I was surprised to read, just in the last couple of days, that President Vladimir Putin shares that historical sense of the specialness of Russia, of the sacredness of its lands and of the centrality of Russian Orthodoxy. Unfortunately, historically, Ukraine was a significant part of the original Russia; and the city of Kyiv, the capital of present-day Ukraine, was Russia’s original capital. He seems to be haunted by the fact that, over the last two or three decades, Ukraine has become not only politically independent of Russia but increasingly attracted to Western Europe, and that even its current Patriarchate status has become independent of Moscow.

It looks like he may have the dream of reversing the trend — though it sounds that he may be oblivious to the Christian soul of Orthodoxy. Threatening another nation’s sovereignty is not Christian, nor are indiscriminate shelling and bombing.

We need to be careful, however, in how we pass judgment, and how we respond to the present crisis. In the Gospels of the last two weekends, Jesus insisted that we “love our enemies”. He wasn’t joking! Today’s Gospel warned that “disciples are not superior to their teacher”, Jesus. No one knows more about our human hearts than he does. We have had enough of “one blind person guiding another”. There may be “a splinter in our brother’s eye”, but that does not mean that there is not a corresponding problem with ourselves.

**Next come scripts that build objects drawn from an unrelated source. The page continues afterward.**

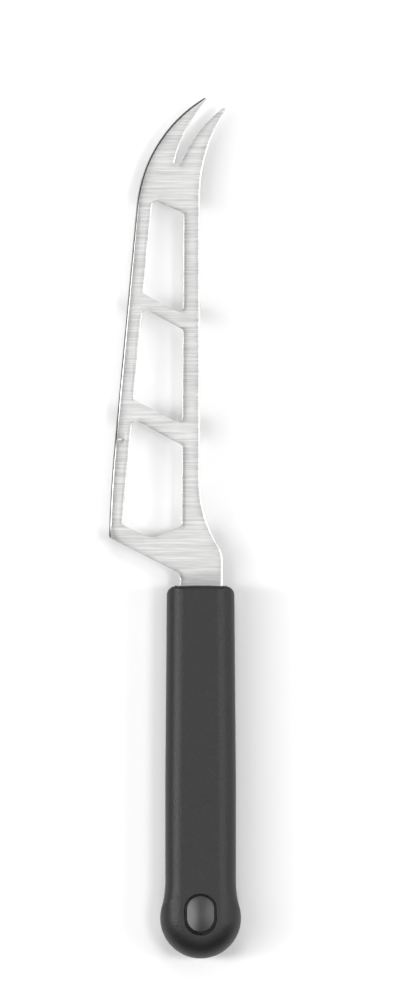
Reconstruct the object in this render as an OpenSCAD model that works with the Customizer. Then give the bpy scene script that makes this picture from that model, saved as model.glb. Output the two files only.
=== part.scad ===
// Cheese knife with a forked tip: a pierced, stamped blade and a handle moulded round its tang.
// The knife lies flat as on a table. X runs across it, +Y points to the fork and Z is up.
// Sizes are in millimetres. Along the knife they are measured from the handle's front face,
// and across it from the handle's long axis. The last lines move the whole to its own origin,
// the middle of its box at table height.

/* [Blade] */
// Thickness of the blade's sheet
blade_t = 1.5; // [1:0.1:2.4]
// Height above the handle at which the spine ends and starts to curve to the tip
spine_top = 121.9; // [112:0.5:140]
// Distance of the straight spine from the handle's axis, on the cutting side
spine_offset = 0.2; // [0:0.1:2]
// Radius of the hollow that leads from the spine to the fork
spine_hollow_r = 50.2; // [48:0.2:54]
// Height of the hollow's start at the foot of the spine
foot_top = 32.6; // [28:0.2:38]
// Radius of the hollow at the foot of the spine
foot_r = 38.5; // [34:0.5:42]
// Radius of the corner between the foot and the neck
foot_corner_r = 8; // [5:0.5:9]

/* [Cutting edge] */
// Distance of the cutting edge from the handle's axis where the belly meets the straight edge
edge_reach = 26.9; // [24:0.1:29]
// Height of that place above the handle
belly_top = 46; // [38:0.5:56]
// Lean of the straight edge towards the spine, in degrees
edge_lean = 5.3; // [4.6:0.1:5.8]
// Radius of the belly below the straight edge
belly_r = 510; // [300:10:900]
// Distance below the spine's top at which the edge starts its curve to the tip
tip_drop = 2.6; // [1:0.1:4]
// Radius of the edge's curve to the tip
tip_r = 44.4; // [43:0.1:45.6]
// Width of the ground edge bevel
bevel_w = 0.6; // [0.4:0.1:1.2]
// Width of the shallow grind behind the bevel
grind_w = 3.4; // [2.4:0.1:4.4]
// Depth that the shallow grind has reached at the bevel, on each side
grind_d = 0.12; // [0.05:0.01:0.2]
// Thickness left at the cutting edge
edge_t = 0.3; // [0.1:0.05:0.5]

/* [Fork] */
// Radius of the slot's wall next to the cutting edge
slot_outer_r = 48; // [46:0.5:52]
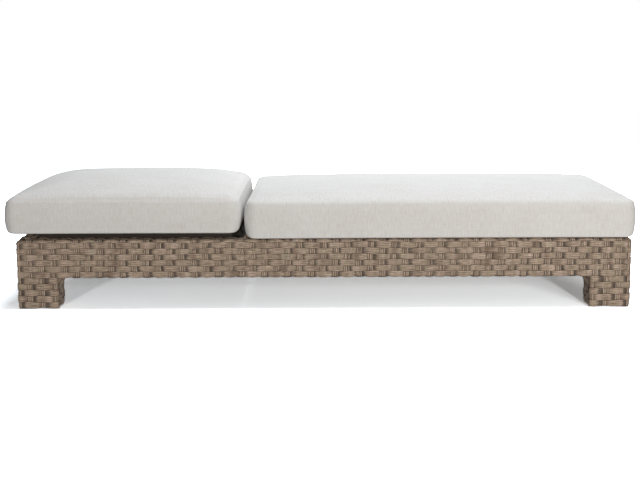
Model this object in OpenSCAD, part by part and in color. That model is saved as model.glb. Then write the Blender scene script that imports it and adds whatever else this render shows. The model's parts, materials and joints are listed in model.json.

I am really pleased that, with few exceptions, leaders in the West have refrained from threats of armed retaliation. Pope Francis has persistently asked for diplomacy, not for armed violence. If we haven’t learnt from him, and more pertinently from Jesus, I hope that we are beginning to learn from the hard experience of recent fruitless warfare on so many fronts. I do remember that, some years ago, the Catholic University in Ballarat offered students the option to choose “Peace Studies” — the subject deserves serious thought.

Jesus remarked that good people “draw what is good from the store of goodness” in their hearts, just as bad people “draw what is bad from their store of badness”. We have no monopoly, however, on either goodness or badness — we have both! None of us is yet “a fully trained disciple”. We are all still in training. Since, as Jesus said, people’s “words flow out of what fills their hearts”, we know what such training involves — we need to become ever more familiar with our “hearts”. Given the power of current Western culture, that means, I believe, spending significant time in prayer with Jesus.